1.5 g KClO3 decomposes in two ways :--

2KClO3---> 2KCl+3O2

4KClO3-----> 2KClO4+KCl

If the gm wt of KClO4 is 0.395g, Find the Volume of O2 at STP

To solve the problem of finding the volume of oxygen gas (O2) produced from the decomposition of potassium chlorate (KClO3), we first need to analyze the reactions provided and determine how much O2 is generated from the given mass of KClO3. Let's break this down step by step.

Understanding the Reactions

We have two decomposition reactions for KClO3:

• 2 KClO3 → 2 KCl + 3 O2
• 4 KClO3 → 2 KClO4 + KCl

However, for our calculations, we will focus on the first reaction, as it directly produces O2 gas.

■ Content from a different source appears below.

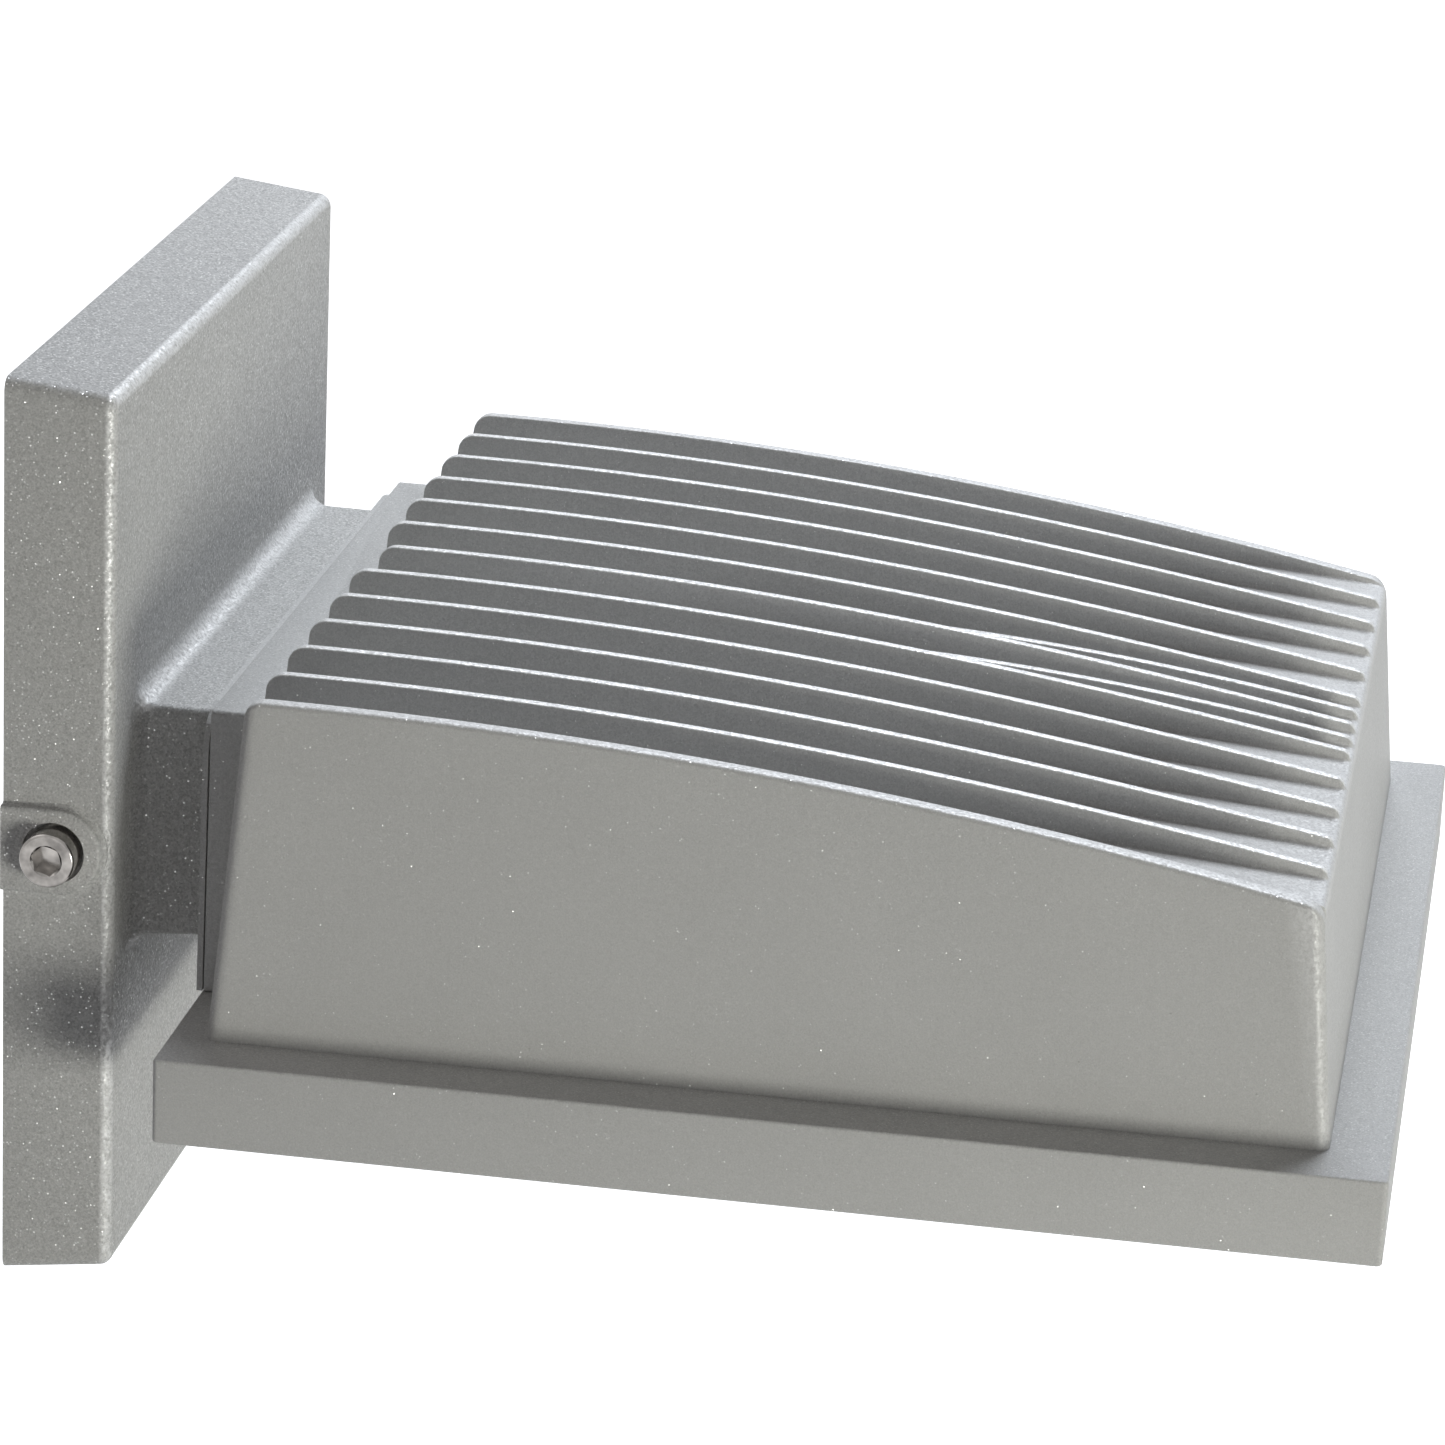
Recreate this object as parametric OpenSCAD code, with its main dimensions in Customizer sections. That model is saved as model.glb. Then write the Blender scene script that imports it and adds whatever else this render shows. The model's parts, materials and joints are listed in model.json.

Calculating Moles of KClO3

The first step is to determine how many moles of KClO3 are present in 1.5 grams. The molar mass of KClO3 can be calculated as follows:

• Potassium (K): 39.1 g/mol
• Chlorine (Cl): 35.5 g/mol
• Oxygen (O): 16.0 g/mol (3 atoms)

So, the molar mass of KClO3 is:

Molar mass of KClO3 = 39.1 + 35.5 + (3 × 16.0) = 122.6 g/mol

Now, we can calculate the number of moles of KClO3 in 1.5 g:

Moles of KClO3 = mass (g) / molar mass (g/mol) = 1.5 g / 122.6 g/mol ≈ 0.01224 moles

Using Stoichiometry to Find Moles of O2

From the balanced equation, we see that 2 moles of KClO3 produce 3 moles of O2. Therefore, we can set up a proportion to find the moles of O2 produced from our calculated moles of KClO3:

Moles of O2 = (3 moles O2 / 2 moles KClO3) × moles of KClO3

Moles of O2 = (3/2) × 0.01224 ≈ 0.01836 moles

Calculating Volume of O2 at STP

At standard temperature and pressure (STP), one mole of any ideal gas occupies 22.4 liters. To find the volume of O2 produced, we multiply the moles of O2 by the volume per mole at STP:

Volume of O2 = moles of O2 × 22.4 L/mol

Volume of O2 = 0.01836 moles × 22.4 L/mol ≈ 0.4118 liters

Final Result

Thus, the volume of oxygen gas produced from the decomposition of 1.5 g of KClO3 at STP is approximately 0.4118 liters, or about 411.8 mL.